From left, panelists Jason Dominguez, Lucrezia DeLeon, Matt Turner, and Rob Fredericks each spoke about Santa Barbara's housing crisis at Wednesday's “Housing Solutions for a Vibrant Santa Barbara” panel, which was put on by the World Business Academy at Belmond El Encanto. | Credit: Delaney Smith

There are currently 887 homeless people on Santa Barbara’s streets on any given night, and the most obvious opportunity for intervention is to build more affordable housing. This was the sentiment of Lucrezia DeLeon, an architectural designer with a background in socioequity-focused architecture. She spoke on the “Housing Solutions for a Vibrant Santa Barbara” panel Wednesday, put on by the World Business Academy at the Belmond El Encanto hotel. Of the four panelists who spoke, DeLeon’s solutions were the most viable and seemingly well-matched for the Santa Barbara area.

Just before DeLeon spoke, panelist City Councilmember Jason Dominguez had told the audience to “cross off the word ‘solutions’ and replace it with ‘management’” in reference to the name of the event. In a sort-of dig at Dominguez, DeLeon told the audience: “I want you to know I believe there are solutions. … Get involved and be educated and know that your voice matters.”

In addition to her emphasis on the city’s homeless population, DeLeon focused on the “missing middle” population — seniors and millenials. She said that the average Santa Barbara renter spends 70 percent of their income on rent when it isn’t recommended for renters to spend more than 30 percent. “We need to debunk the stigma through data,” she said. She mentioned the current waitlist for senior housing is eight years, and that working-class and retired people need solutions just as much as people who are homeless.

Santa Barbara still needs to permit nearly 2,000 more units by 2023, according to a state mandate by the California Department of Housing and Community Development. She stressed that although the city’s need to build more rentals is pressing, it is important to build quality, sustainable units or else they will need to be “rehabbed” in the next decade. She favored the idea of mixed-use buildings to fill the gap, where businesses would occupy the bottom level and residential units would occupy the top.

Panelist Matt Turner, cofounder of Hustlers for Humanity, shared DeLeon’s idea for mixed-use buildings. He was focused solely on the millennial population, though, and said he was speaking on behalf of millennials when he described what the generation wants in housing. “State Street is a catalyst for bringing millennial presence downtown,” he said. He took inspiration from the Little Italy neighborhood in San Diego and said that millennials would be willing to forgo cars and space if “the right developer” would build residential units on top of businesses on lower State Street. He was speaking in anticipation of Amazon opening on State Street and the hundreds of millennial tech employees who will work there.

Turner did not address, however, the extremely high rents of lower State and the unlikelihood that the rental prices would be affordable for the age group. He also did not address that many millennials are in their late thirties, starting families, and less likely to be interested in forgoing space and vehicles. Dominguez told Turner he was “millennial-splaining” and that the housing he was describing would likely be more attractive to seniors.
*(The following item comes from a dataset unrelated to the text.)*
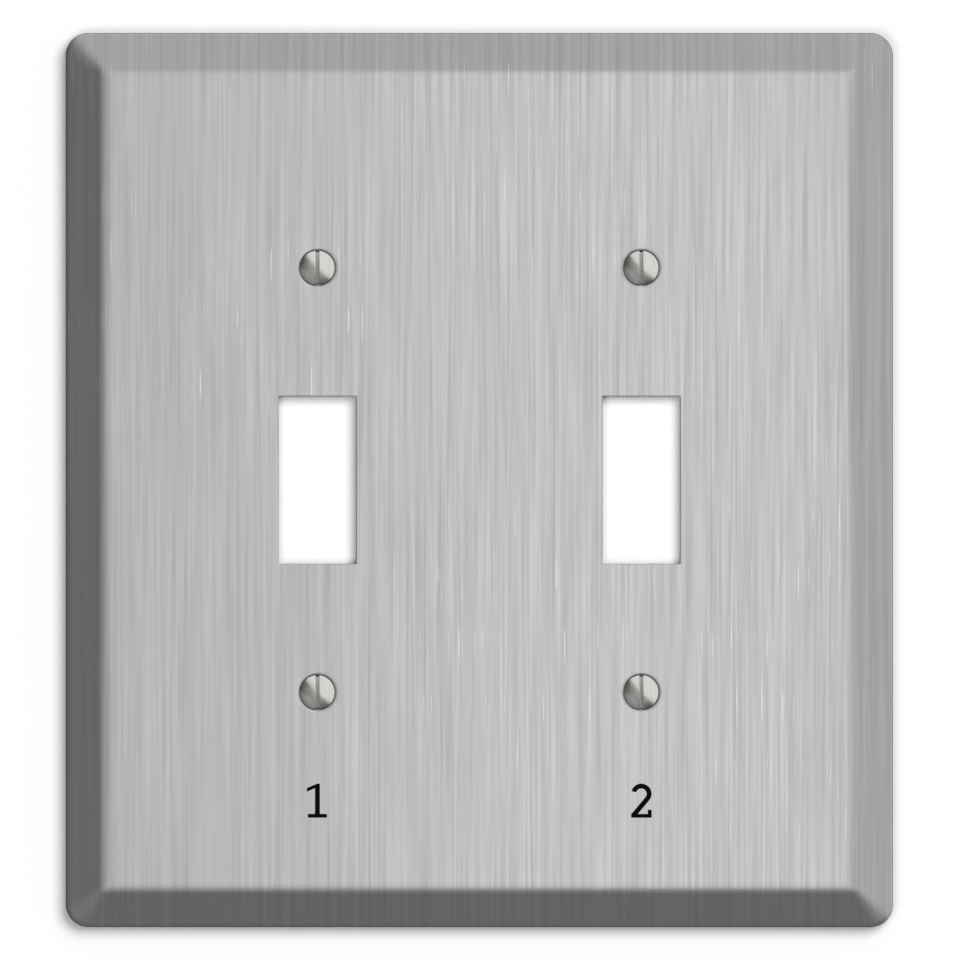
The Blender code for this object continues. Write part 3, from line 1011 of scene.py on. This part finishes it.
class WALLPLATE_OT_stage(bpy.types.Operator):
    """Set up the camera, lights, floor, wall and cards"""

    bl_idname = "wall_plate.stage"
    bl_label = "Studio"

    def execute(self, context):
        settings = context.scene.wall_plate
        s = settings.studio
        studio_world()
        studio_floor(s)
        studio_wall(settings.plate, PLATE_LOW.z - s.floor_drop)
        plate = settings.plate
        size = (plate.toggle_width + 2 * s.card_margin, plate.toggle_height + 2 * s.card_margin)
        depth = FACE_Y + plate.sheet + s.card_gap
        white = one_sided_white("white card", tone=0.31)
        for side in ("left", "right"):
            place = (centre_of(f"screw_upper_{side}").x, depth, 0)
            hide_from_light(flat_card(f"opening_card_{side}", size, place, white, TO_FRONT))
        key = add_light("key", "AREA", (0.30, -0.75, 0.30), {"size": 0.6, "energy": 20})
        fill = add_light("fill", "AREA", (-0.20, -0.75, -0.20), {"size": 0.4, "energy": 6})
        key.visible_glossy = fill.visible_glossy = False
        band = {"shape": "RECTANGLE", "size": 0.06, "size_y": 0.6, "energy": 0.13}
        add_light("band", "AREA", (0.03, -0.32, 0), band, lit="brushed")
        add_glow("gleam", lean=84, width=170, radiance=0.9)
        add_glow("underglow", lean=-80, width=90, radiance=0.3)
        data = bpy.data.cameras.new("camera")
        data.type = "ORTHO"
        data.ortho_scale = s.view_width
        camera = bpy.data.objects.new("camera", data)
        camera.matrix_world = Matrix.Translation(CAMERA_PLACE) @ TO_FRONT
        context.scene.collection.objects.link(camera)
        context.scene.camera = camera
        context.scene.view_settings.view_transform = "Standard"
        return {"FINISHED"}


# ---------------------------------------------------------------- add-on


class WALLPLATE_PT_panel(bpy.types.Panel):
    """Lists the pieces of the wall plate"""

    bl_idname = "WALLPLATE_PT_panel"
    bl_label = "Wall plate"
    bl_space_type = "VIEW_3D"
    bl_region_type = "UI"
    bl_category = "Wall plate"

    def draw(self, context):
        settings = context.scene.wall_plate
        for operator, name in STEPS:
            self.layout.operator(operator.bl_idname)
            group = getattr(settings, name)
            for key in group.__annotations__:
                self.layout.prop(group, key)


STEPS = (
    (WALLPLATE_OT_cover_plate, "plate"),
    (WALLPLATE_OT_screws, "screw"),
    (WALLPLATE_OT_washers, "washer"),
    (WALLPLATE_OT_numerals, "numeral"),
    (WALLPLATE_OT_stage, "studio"),
)
CLASSES = (
    CoverPlateSettings,
    ScrewSettings,
    WasherSettings,
    NumeralSettings,
    StudioSettings,
    WallPlateSettings,
    *(operator for operator, _ in STEPS),
    WALLPLATE_PT_panel,
)


def register():
    for cls in CLASSES:
        bpy.utils.register_class(cls)
    bpy.types.Scene.wall_plate = PointerProperty(type=WallPlateSettings)


def unregister():
    del bpy.types.Scene.wall_plate
    for cls in reversed(CLASSES):
        bpy.utils.unregister_class(cls)


def main():
    register()
    bpy.ops.wall_plate.cover_plate()
    bpy.ops.wall_plate.screws()
    bpy.ops.wall_plate.washers()
    bpy.ops.wall_plate.numerals()
    bpy.ops.wall_plate.stage()


if __name__ == "__main__":
    main()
Rinaldo Brutoco, the moderator of the event, and founder and president of the World Business Academy, alluded to a height-limit exemption granted last month by the city to a mental-health mixed-use building on Anapamu Street. The building was permitted to build up to five stories, and Brutoco said building five-story rentals on top of vacant State Street storefronts would support Turner’s plan for millennial housing. However, Brutoco and Turner failed to address that there needs to be a clearly demonstrated need for such a building and a benefit to the community in order to approve a structure taller than the city’s height limit.

The fourth panelist to speak was the CEO of the city Housing Authority, Rob Fredericks, whose solution was to consider building housing in the commuter lot on the corner Castillo and Carrillo Streets, where a controversy last year erupted after his nonprofit proposed to build 40 “tiny homes” there to house people who are homeless. He said this time, if done more slowly and carefully, building housing on the lot could be successful and would be more cost-effective than Turner’s idea to build on top of lower State.

The discussion lasted several hours, and was sponsored by Belmond-El Encanto Hotel of Santa Barbara, Solutions News, and Hustlers for Humanity.